The End of the World is a Practical Problem

Research Fellow Saher Hasnain reports on a Dining with Dinosaurs seminar exploring the existential crises facing the human race, with Dr Anders Sandberg.

Consider if you will: the grandest challenges facing humanity today.

Following that idea train through to completion while avoiding existential pitfalls is a fairly difficult activity.

We are faced with symptoms of big, troubling, existential crises every day; especially in the realm of environmental change, artificial intelligence, and potential cosmic warfare.

Anders Sandberg’s talk at Reuben’s Dining with Dinosaurs seemed set up to deal with the end of times by offering two things: the potential of an ark and a ticket on it. The spectre of existential collapse loomed high behind it.

Grappling marvelously with weighty topics like risk, longtermism, and disaster justice (among others), Dr Sandberg still left the audience with hope and a way of approaching the end of the world as a practical problem instead of a crippling one.

Using Dr Strangelove, Deep Impact, and 2012 as effective framing examples, the audience were led through the various narratives and framings in apocalyptic storytelling and morality in the end-of-times. Who deserves to live past the end of the world and witness the demise of all that we know and love? How did we come to this? As a society and as humanity?

While the reasons for the end of the world may range from the grotty and practical, to borrow Dr Sandberg’s words, to the grand and moral, the result may still be the same - a potential end to the project of humanity. Humanity has been here before and has been shaped by the difficulties of civilization constricting events (think here of the impacts of the Toba eruption, give or take a Wednesday, about 74,000 years ago).

Using these events from the past, it is useful to think of the types of scenarios that we may be faced with in a catastrophic event. Ranging from general fine-ness - to all humanity being destroyed, there is the mid-level scenario of 99% of humanity perishing. Which is worse? A matter of perspective of course, but only one of those scenarios includes the end of humanity. But does this matter if there is nobody here to witness it?

Answering this may also be a matter of framing. Are we as humans the best placed to answer this? It is generally accepted that losing all of a single species is categorically worse than losing 99% of them - is this because we will miss them? 

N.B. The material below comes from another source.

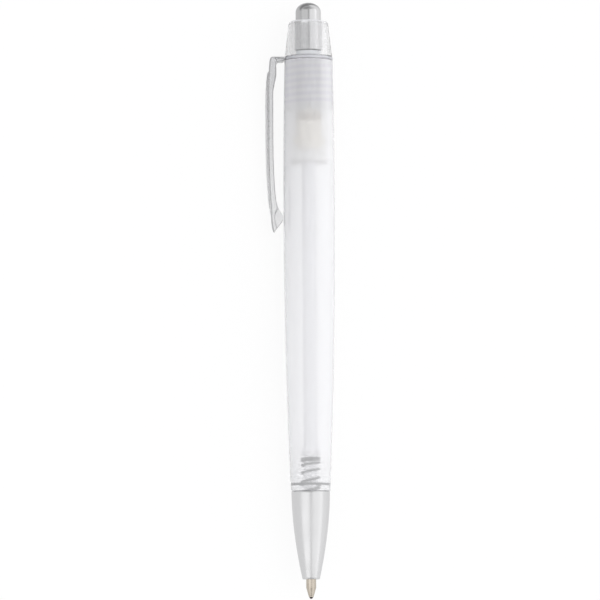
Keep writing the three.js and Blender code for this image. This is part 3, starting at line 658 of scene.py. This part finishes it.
def barrel_radius(station):
    """The belly's radius less a parabola towards each end."""
    end_radius = np.where(station < BELLY, FOOT_RADIUS, TOP_RADIUS)
    end_station = np.where(station < BELLY, SHOULDER, BARREL_TOP)
    return BELLY_RADIUS - (BELLY_RADIUS - end_radius) * ((station - BELLY) / (end_station - BELLY)) ** 2


def ridge_height(station, angle, start, stop):
    """Height share of a right-handed thread ridge: 1 on its crest, sloping to 0 over each flank."""
    first = start + THREAD_ROOT / 2
    turns = (station - first) / THREAD_PITCH - angle / (2 * np.pi)
    from_crest = np.abs((turns + 0.5) % 1.0 - 0.5) * THREAD_PITCH
    flank = 1 - smooth_step(from_crest, THREAD_CREST / 2, THREAD_ROOT / 2 + 0.05)
    ends = smooth_step(station, start, start + 0.5) * (1 - smooth_step(station, stop - 0.5, stop))
    return flank * ends


def female_thread(radius, station, angle):
    """The bore narrows by the ridge's height in the threaded zone."""
    inside = (np.abs(radius - THREAD_BORE) < 0.01) & (station > COUNTERBORE + 0.1)
    ridge = ridge_height(station, angle, BARREL_THREAD_FROM, THREAD_TO)
    return np.where(inside, radius - THREAD_DEPTH * ridge, radius), station


wall_station = np.linspace(SHOULDER + 0.15, BARREL_TOP - EDGE_BREAK, 90)
barrel_profile = np.concatenate([
    rounded([(WELL_RADIUS, SPIGOT_FOOT), (SPIGOT_RADIUS, SPIGOT_FOOT), (SPIGOT_RADIUS, SHOULDER)], 0.1,
            closed=False),
    [(FOOT_RADIUS - 0.14, SHOULDER), (FOOT_RADIUS - 0.04, SHOULDER + 0.05)],
    np.stack([barrel_radius(wall_station), wall_station], axis=1),
    [(TOP_RADIUS - 0.04, BARREL_TOP - 0.03), (TOP_RADIUS - EDGE_BREAK, BARREL_TOP),
     (THREAD_BORE + 0.08, BARREL_TOP)],
    finer([(THREAD_BORE, BARREL_TOP - 0.08), (THREAD_BORE, COUNTERBORE)], THREAD_STEP),
    finer([(BORE_TOP, COUNTERBORE), (BORE_FOOT, FLOOR + FLOOR_CHAMFER)], 6.0),
    [(BORE_FOOT - FLOOR_CHAMFER, FLOOR), (WELL_RADIUS, FLOOR)],
])
barrel = turned("barrel_skin", barrel_profile, sides=144, shape=female_thread, smooth_to=42.0)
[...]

Asking questions like this may drive the question on the practicality of such inquiries, given that so much of our world is broken for so many people. But that is a rather myopic way of thinking. Caring and planning for the future of humanity does not take away resources and attention from the present. It may indeed help in doing so. Considering the apocalyptic narratives and events around us, there is always a strong element of cooperation and collaboration (amidst all the individualistic and selfish functions of course), but generally some elements of justice prevail. The human project has demonstrated remarkable resilience and a capacity for community. We can be better and this can be planned for without sacrificing the needs of the present.

But, one can definitely argue that it is probably better not to be extinct.